La Vigo realizza opere d’arte, progetta edifici e produce oggetti (alcuni dei quali divenuti delle vere e proprie icone, come la lampada Golden Gate, di cui acquista il LED nel 1972 direttamente dalla NASA perché in quegli anni solo lì lo si poteva trovare): arte, architettura e design si fondono così in un unico processo creativo caratterizzato soprattutto dalla sperimentazione delle possibilità offerte dalla luce.

Non è quindi un caso che la mostra milanese ospitata nelle sale di Palazzo Reale, prima retrospettiva antologica che un’istituzione museale italiana dedica alla Vigo, sia intitolata Light Project, a sottolineare come nella lunga attività dell’artista il medium luminoso abbia assunto il ruolo di protagonista della sua ricerca. La rassegna raccoglie un’ottantina di lavori – tra progetti, sculture e installazioni – eseguite dalla fine degli anni Cinquanta a oggi, testimonianza delle diverse tappe del prolifico percorso della Vigo orientato allo studio della luce e della trasparenza attraverso il pionieristico impiego di materiali (dal neon al vetro, dal metallo alla plastica) che nei primi anni Sessanta erano ancora poco utilizzati in campo artistico.

Opera tra le più significative in mostra è la Global Chronotopic Experience, un ambiente immersivo in cui il visitatore può vivere l’esperienza di uno spazio invaso da una luminosità pura e assoluta. Allestito nella Sala degli Specchi, questo lavoro costituisce il naturale approdo dell’evoluzione della Vigo e la summa del suo credo artistico, essendo piena espressione di quel concetto di incorporeità della luce che l’artista ha sempre inseguito allo scopo di raggiungere una smaterializzazione che non fosse solo fisica ma anche, e forse soprattutto, mentale, un’esortazione per lo spirito ad andare oltre la mera contingenza.

Il cammino per giungere a questo tipo di opere parte dal 1962, quando la Vigo incomincia a realizzare i primi «cronotopi» (termine coniato dall’artista stessa associando le parole cronos e topos), creazioni dalle forme semplici e dinamiche, concepite in alluminio e vetro, capaci di filtrare e modulare la luce artificiale alterando nell’osservatore la sensazione spazio-temporale.

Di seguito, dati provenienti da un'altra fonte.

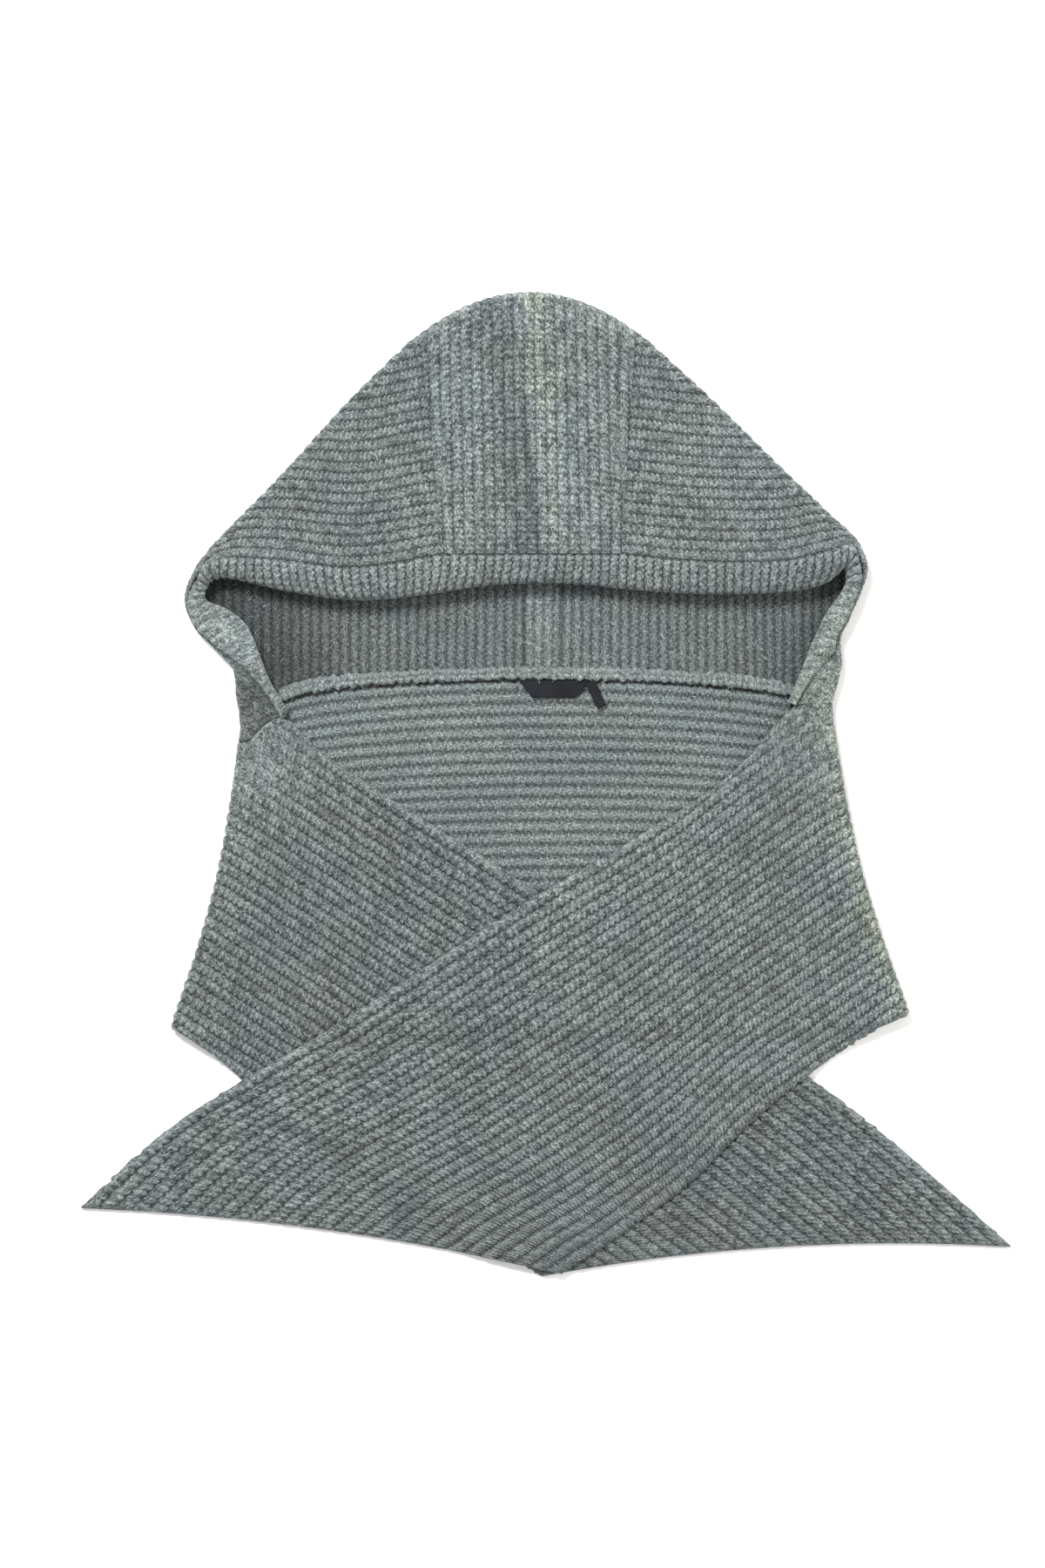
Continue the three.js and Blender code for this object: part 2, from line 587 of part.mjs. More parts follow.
// Neck seam: the rolled seam allowance that stands up inside, just above the seam line.
function neckAllowance() {
  const STEPS = 26;
  const from = 2 + 0.185;
  const to = 2 + 0.79;
  const WAVE = 0.05;
  const top = WALL + RIB_HEIGHT + LAYER_GAP;
  const corners = [];
  const triangles = [];
  const SECTION = [
    [0, 0],
    [1, 0],
    [1.05, 0.45],
    [0.75, 0.95],
    [0.5, 0.8],
    [0.25, 1],
    [-0.03, 0.5],
  ];
  for (let k = 0; k <= STEPS; k += 1) {
    const point = scarf(mix(from, to, k / STEPS), 0);
    const wave = 1 + WAVE * Math.sin(k * 2.1);
    for (const [across, up] of SECTION) {
      const y = point.y + ALLOWANCE_LEAD + across * ALLOWANCE_WIDTH * wave;
      corners.push(point.x, y, top + up * ALLOWANCE_HEIGHT * wave);
    }
  }
  const count = SECTION.length;
  for (let k = 0; k < STEPS; k += 1) {
    for (let i = 0; i < count; i += 1) {
      const a = k * count + i;
      const b = k * count + ((i + 1) % count);
      triangles.push(a, b, b + count, a, b + count, a + count);
    }
  }
  for (let i = 1; i + 1 < count; i += 1) {
    triangles.push(0, i + 1, i);
    const end = STEPS * count;
    triangles.push(end, end + i, end + i + 1);
  }
  const geometry = new THREE.BufferGeometry();
  geometry.setAttribute("position", new THREE.Float32BufferAttribute(corners, 3));
  geometry.setIndex(signedVolume(corners, triangles) < 0 ? reversedFaces(triangles) : triangles);
  return geometry;
}

// Labels: thin woven plates that hang from the neck seam over the back panel.
function labelPlate(width, height, thickness, cornerCut) {
  const shape = new THREE.Shape();
  shape.moveTo(-width / 2, 0);
  shape.lineTo(width / 2, 0);
  shape.lineTo(width / 2 - cornerCut, -height);
  shape.lineTo(-width / 2 + cornerCut, -height);
  shape.closePath();
  return new THREE.ExtrudeGeometry(shape, { depth: thickness, bevelEnabled: false });
}

const heather = (name, color) => {
  const material = new THREE.MeshStandardMaterial({ color, roughness: 0.95, metalness: 0, flatShading: true });
  material.name = name;
  return material;
};
const knitColour = "#8c9694";
const bandColour = "#87918f";
const labelColour = "#3b3f49";

const garment = new THREE.Group();
function addPiece(name, geometry, color) {
  const mesh = new THREE.Mesh(geometry, heather(name, color));
  mesh.name = name;
  garment.add(mesh);
  return mesh;
}

addPiece("scarf", knitWall(scarf, scarfStations(), { turned: true, trimEnds: false, trimSides: true }), knitColour);
addPiece("hood_side_left", sidePanel(SIDES.left), knitColour);
addPiece("hood_side_right", sidePanel(SIDES.right), knitColour);
addPiece("hood_centre", crownStripWall(), knitColour);
addPiece("face_band", bandWall(), bandColour);
addPiece("neck_seam", neckAllowance(), bandColour);

const labelTop = WALL + RIB_HEIGHT + LAYER_GAP;
const napeMiddle = between(SIDES.left.napePoint, SIDES.right.napePoint, 0.5);
const label = addPiece(
  "brand_label",
  labelPlate(LABEL_WIDTH, LABEL_HEIGHT, LABEL_THICKNESS, 0.1 * LABEL_WIDTH),
  labelColour,
);
label.position.set(napeMiddle.x + LABEL_OFFSET, napeMiddle.y, labelTop);
const tab = addPiece("size_tab", labelPlate(TAB_WIDTH, TAB_LENGTH, LABEL_THICKNESS, 0.5), labelColour);
tab.position.set(
  label.position.x + LABEL_WIDTH / 2 + TAB_GAP,
  napeMiddle.y - TAB_DROP,
  labelTop + LABEL_THICKNESS + LAYER_GAP,
);
tab.rotation.z = THREE.MathUtils.degToRad(TAB_TILT);

// The part's origin is the middle of its underside.
const part = new THREE.Group();
part.add(garment);
garment.updateMatrixWorld(true);
const box = new THREE.Box3().setFromObject(garment, true);
const middle = box.getCenter(vector(0, 0, 0));
garment.position.set(-middle.x, -middle.y, -box.min.z);

export default part;
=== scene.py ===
import functools
import json
import math

import bmesh
import bpy
import numpy as np
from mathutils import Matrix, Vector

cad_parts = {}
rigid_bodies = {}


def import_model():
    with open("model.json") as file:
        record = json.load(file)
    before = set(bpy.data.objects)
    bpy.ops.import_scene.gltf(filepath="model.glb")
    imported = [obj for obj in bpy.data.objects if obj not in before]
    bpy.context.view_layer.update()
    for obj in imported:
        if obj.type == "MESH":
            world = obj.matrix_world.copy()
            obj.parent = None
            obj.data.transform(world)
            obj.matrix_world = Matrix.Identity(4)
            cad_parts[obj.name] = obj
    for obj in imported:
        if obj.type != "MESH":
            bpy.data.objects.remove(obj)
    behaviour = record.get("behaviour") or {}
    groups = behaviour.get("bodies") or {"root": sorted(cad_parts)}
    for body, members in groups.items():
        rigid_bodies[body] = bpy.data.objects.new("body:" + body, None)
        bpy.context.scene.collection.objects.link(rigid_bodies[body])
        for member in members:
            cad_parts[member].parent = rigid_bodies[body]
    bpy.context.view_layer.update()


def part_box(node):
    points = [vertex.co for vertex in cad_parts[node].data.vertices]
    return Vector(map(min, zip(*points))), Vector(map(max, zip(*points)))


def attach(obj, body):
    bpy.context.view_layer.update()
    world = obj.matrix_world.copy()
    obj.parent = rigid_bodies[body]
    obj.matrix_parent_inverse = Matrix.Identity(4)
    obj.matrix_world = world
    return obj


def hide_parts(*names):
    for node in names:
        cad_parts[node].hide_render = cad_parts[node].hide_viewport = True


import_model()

# Scarf
#
# One long strip of heavy rib knit in grey heather wool. Its middle lies flat as the back panel, it turns
# forward over each shoulder in a soft fold, and the two tails cross below the neck. The hood is sewn to its
# inner edge.

# Lengths are in millimetres in the garment's own frame; mesh_object moves and scales them into the model's.
MM = 0.001
HEM_WIDTH = 541.5
FRONT_DROP = 438
SCARF_RIBS = 29
RIB_PITCH = 7.8
RIB_HEIGHT = 1.2
COURSE_PITCH = 4.3
WALL = 3
LAYER_GAP = 0.5
LAYER = WALL + RIB_HEIGHT + LAYER_GAP
FLOOR_MID = WALL / 2
FOLD_RADIUS = 4.5
FOLD_REACH = 40
FOLD_PINCH = 9
DRAPE_EASE = 20
TAIL_LENGTH = 520
FOLD_FADE = 150
STRAIGHT_FROM = 0.42
STRAIGHT_PROBE = 0.08
EDGE_BUMP = 1.2
EDGE_SOFT = 2.5
BACK_CUT = 1 / 6
STEP = 1.5
REACH = 1e-3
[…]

Seppur frutto di un’indagine sviluppata in maniera personale, questi lavori si avvicinano alle esperienze portate avanti dal Movimento Zero, gruppo di respiro internazionale fondato nel 1957 a Düsseldorf da Otto Piene e Heinz Mack, con cui la Vigo si sente in sintonia per la medesima visione di un’arte allargata che ridefinisce completamente lo spazio facendovi confluire elementi sino a quel momento inusuali. Un’arte che, rientrando nell’ambito delle tendenze ottico-cinetiche, muove dalla consapevolezza che la percezione della realtà, come la tecnica e la scienza stanno teorizzando in quel periodo, sia sempre più fluida e mutevole.

Da quei primi «cronotopi», passando per le «piramidi» degli anni Settanta, per le opere postmoderne del decennio successivo e per le Light Progressions degli anni Novanta fino ad arrivare agli esiti più recenti, la Vigo ha percorso una traiettoria peculiare in cui la luce è diventata metafora della leggerezza, della purezza e della spiritualità, «dando l’idea di uno spazio», come ama sottolineare la stessa artista, «che continua all’infinito, anche dentro noi stessi».